No reports in the literature could be found by us about possible difficulties for a total CMCJ I replacement (i.e. correct placement of the metacarpal stem into the intramedullary space crossing the isthmus) after a previously performed closed or open wedge osteotomy at the first metacarpal bone. With our two described cases it can be concluded that an exact preoperative planning is absolutely necessary when performing a total CMCJ I replacement in the presence of trapezial dysplasia to avoid postoperative dislocation of the implant.
The author declares no potential conflicts of interest with respect to the research, authorship, and/or publication of this article.
The author would like to thank Dr. Frank Wilke and Dr. Thomas Broska including their staff from the Helios Klinikum Gotha (Germany), and Dr. Bärbel Lesser (Waltershausen, Germany) for their excellent support during writing this article.
On page 2 the reference numbers 29 and 30 were incorrectly cited „To minimize the risk of looesening or dislocation, the Arpe cup should be placed ... parallel to the distal articular surface of trapez bone ...“).
Correctly cited is: „To minimize the risk of loosening or dislocation, the Arpe cup should be placed ... parallel to the proximal articular surface of trapez bone ...“. We apologize for this failure.
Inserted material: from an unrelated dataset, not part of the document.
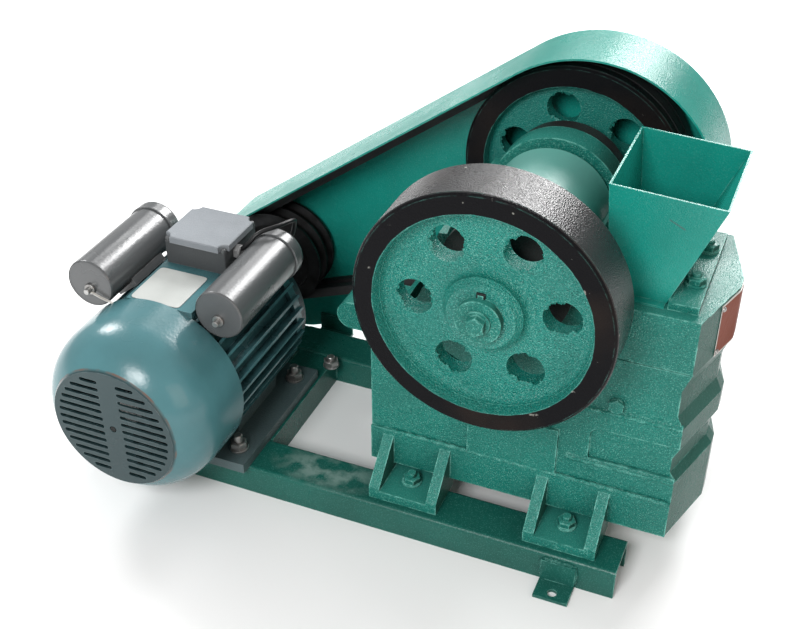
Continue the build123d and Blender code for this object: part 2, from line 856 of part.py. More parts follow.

To avoid a misunderstanding, with a non-dysplastic trapez bone (trapezial inclination with ≤ 10°) the distal articular surface runs parallel to the proximal surface, and both surfaces are perpendicular to the central axis of scaphoid bone (Figure 2B). Therefore, to our experience with more than 150 inserted Arpe prostheses within the last 10 years the cup should be placed parallel both to the proximal and distal surface. With a dysplastic trapez bone (trapezial inclination with > 10°) the central axis of scaphoid bone is perpendicular only to the proximal articular surface (Figure 3), therefore, for those cases the Arpe cup should be placed parallel only to the proximal articular surface.